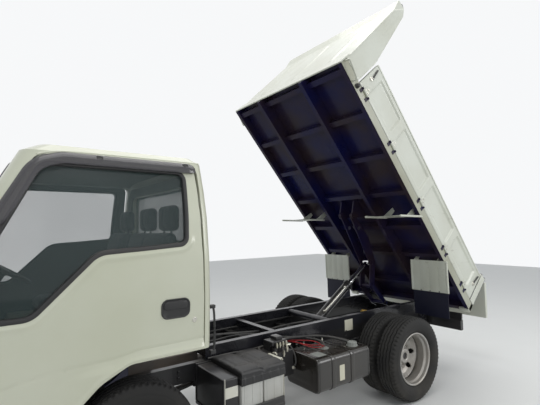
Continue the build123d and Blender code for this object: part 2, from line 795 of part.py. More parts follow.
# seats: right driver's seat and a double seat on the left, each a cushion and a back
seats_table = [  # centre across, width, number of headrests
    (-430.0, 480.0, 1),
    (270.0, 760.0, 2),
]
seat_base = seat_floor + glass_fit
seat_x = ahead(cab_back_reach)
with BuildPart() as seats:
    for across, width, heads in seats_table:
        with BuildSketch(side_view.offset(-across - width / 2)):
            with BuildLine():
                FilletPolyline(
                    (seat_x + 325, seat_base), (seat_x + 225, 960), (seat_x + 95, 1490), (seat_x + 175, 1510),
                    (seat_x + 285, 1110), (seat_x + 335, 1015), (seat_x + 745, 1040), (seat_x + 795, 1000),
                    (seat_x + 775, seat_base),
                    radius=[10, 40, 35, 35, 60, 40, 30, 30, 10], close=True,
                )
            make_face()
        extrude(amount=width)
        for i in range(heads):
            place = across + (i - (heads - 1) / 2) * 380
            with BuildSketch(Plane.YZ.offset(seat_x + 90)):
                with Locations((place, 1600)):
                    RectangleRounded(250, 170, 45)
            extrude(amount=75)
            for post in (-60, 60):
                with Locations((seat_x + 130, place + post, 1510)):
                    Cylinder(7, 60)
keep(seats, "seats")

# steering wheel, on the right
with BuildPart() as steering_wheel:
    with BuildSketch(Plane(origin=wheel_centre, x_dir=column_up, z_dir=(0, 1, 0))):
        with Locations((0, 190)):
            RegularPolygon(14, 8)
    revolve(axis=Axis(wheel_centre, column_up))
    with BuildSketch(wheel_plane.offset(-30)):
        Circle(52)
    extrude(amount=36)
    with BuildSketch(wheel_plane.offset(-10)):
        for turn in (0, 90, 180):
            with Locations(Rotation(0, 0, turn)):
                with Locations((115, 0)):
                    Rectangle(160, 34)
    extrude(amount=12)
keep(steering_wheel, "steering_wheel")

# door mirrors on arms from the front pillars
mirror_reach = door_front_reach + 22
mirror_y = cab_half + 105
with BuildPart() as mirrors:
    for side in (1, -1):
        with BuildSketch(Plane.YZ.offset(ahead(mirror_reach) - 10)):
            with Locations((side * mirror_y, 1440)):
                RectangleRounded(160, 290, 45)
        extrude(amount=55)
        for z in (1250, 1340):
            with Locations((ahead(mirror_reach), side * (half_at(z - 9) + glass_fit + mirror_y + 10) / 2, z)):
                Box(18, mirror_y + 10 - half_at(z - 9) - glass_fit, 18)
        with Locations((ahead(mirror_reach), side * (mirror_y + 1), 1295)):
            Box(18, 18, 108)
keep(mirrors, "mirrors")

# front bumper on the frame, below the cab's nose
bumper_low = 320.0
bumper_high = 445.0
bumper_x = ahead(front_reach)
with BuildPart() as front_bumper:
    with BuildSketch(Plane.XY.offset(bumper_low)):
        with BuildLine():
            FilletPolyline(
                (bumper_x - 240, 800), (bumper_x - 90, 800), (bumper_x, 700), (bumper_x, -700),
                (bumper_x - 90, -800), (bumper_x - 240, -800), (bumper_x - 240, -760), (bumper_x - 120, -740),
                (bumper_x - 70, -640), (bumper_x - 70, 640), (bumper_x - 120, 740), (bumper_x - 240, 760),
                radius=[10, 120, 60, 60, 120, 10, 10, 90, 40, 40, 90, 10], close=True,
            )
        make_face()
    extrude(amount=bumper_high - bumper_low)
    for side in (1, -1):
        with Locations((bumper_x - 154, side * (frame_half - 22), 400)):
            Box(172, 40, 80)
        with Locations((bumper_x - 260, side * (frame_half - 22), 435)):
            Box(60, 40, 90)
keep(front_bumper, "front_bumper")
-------
Quote every line of the data, word for word.

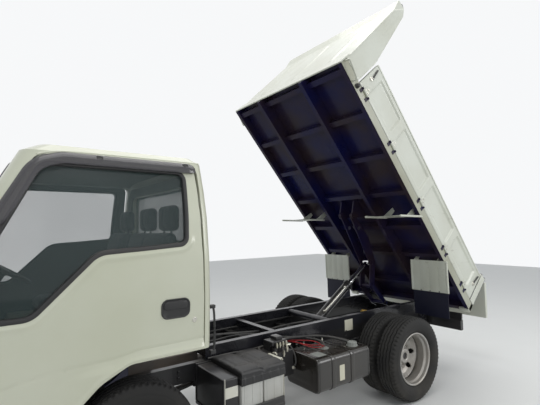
Continue the build123d and Blender code for this object: part 2, from line 795 of part.py. More parts follow.
# seats: right driver's seat and a double seat on the left, each a cushion and a back
seats_table = [  # centre across, width, number of headrests
    (-430.0, 480.0, 1),
    (270.0, 760.0, 2),
]
seat_base = seat_floor + glass_fit
seat_x = ahead(cab_back_reach)
with BuildPart() as seats:
    for across, width, heads in seats_table:
        with BuildSketch(side_view.offset(-across - width / 2)):
            with BuildLine():
                FilletPolyline(
                    (seat_x + 325, seat_base), (seat_x + 225, 960), (seat_x + 95, 1490), (seat_x + 175, 1510),
                    (seat_x + 285, 1110), (seat_x + 335, 1015), (seat_x + 745, 1040), (seat_x + 795, 1000),
                    (seat_x + 775, seat_base),
                    radius=[10, 40, 35, 35, 60, 40, 30, 30, 10], close=True,
                )
            make_face()
        extrude(amount=width)
        for i in range(heads):
            place = across + (i - (heads - 1) / 2) * 380
            with BuildSketch(Plane.YZ.offset(seat_x + 90)):
                with Locations((place, 1600)):
                    RectangleRounded(250, 170, 45)
            extrude(amount=75)
            for post in (-60, 60):
                with Locations((seat_x + 130, place + post, 1510)):
                    Cylinder(7, 60)
keep(seats, "seats")

# steering wheel, on the right
with BuildPart() as steering_wheel:
    with BuildSketch(Plane(origin=wheel_centre, x_dir=column_up, z_dir=(0, 1, 0))):
        with Locations((0, 190)):
            RegularPolygon(14, 8)
    revolve(axis=Axis(wheel_centre, column_up))
    with BuildSketch(wheel_plane.offset(-30)):
        Circle(52)
    extrude(amount=36)
    with BuildSketch(wheel_plane.offset(-10)):
        for turn in (0, 90, 180):
            with Locations(Rotation(0, 0, turn)):
                with Locations((115, 0)):
                    Rectangle(160, 34)
    extrude(amount=12)
keep(steering_wheel, "steering_wheel")

# door mirrors on arms from the front pillars
mirror_reach = door_front_reach + 22
mirror_y = cab_half + 105
with BuildPart() as mirrors:
    for side in (1, -1):
        with BuildSketch(Plane.YZ.offset(ahead(mirror_reach) - 10)):
            with Locations((side * mirror_y, 1440)):
                RectangleRounded(160, 290, 45)
        extrude(amount=55)
        for z in (1250, 1340):
            with Locations((ahead(mirror_reach), side * (half_at(z - 9) + glass_fit + mirror_y + 10) / 2, z)):
                Box(18, mirror_y + 10 - half_at(z - 9) - glass_fit, 18)
        with Locations((ahead(mirror_reach), side * (mirror_y + 1), 1295)):
            Box(18, 18, 108)
keep(mirrors, "mirrors")

# front bumper on the frame, below the cab's nose
bumper_low = 320.0
bumper_high = 445.0
bumper_x = ahead(front_reach)
with BuildPart() as front_bumper:
    with BuildSketch(Plane.XY.offset(bumper_low)):
        with BuildLine():
            FilletPolyline(
                (bumper_x - 240, 800), (bumper_x - 90, 800), (bumper_x, 700), (bumper_x, -700),
                (bumper_x - 90, -800), (bumper_x - 240, -800), (bumper_x - 240, -760), (bumper_x - 120, -740),
                (bumper_x - 70, -640), (bumper_x - 70, 640), (bumper_x - 120, 740), (bumper_x - 240, 760),
                radius=[10, 120, 60, 60, 120, 10, 10, 90, 40, 40, 90, 10], close=True,
            )
        make_face()
    extrude(amount=bumper_high - bumper_low)
    for side in (1, -1):
        with Locations((bumper_x - 154, side * (frame_half - 22), 400)):
            Box(172, 40, 80)
        with Locations((bumper_x - 260, side * (frame_half - 22), 435)):
            Box(60, 40, 90)
keep(front_bumper, "front_bumper")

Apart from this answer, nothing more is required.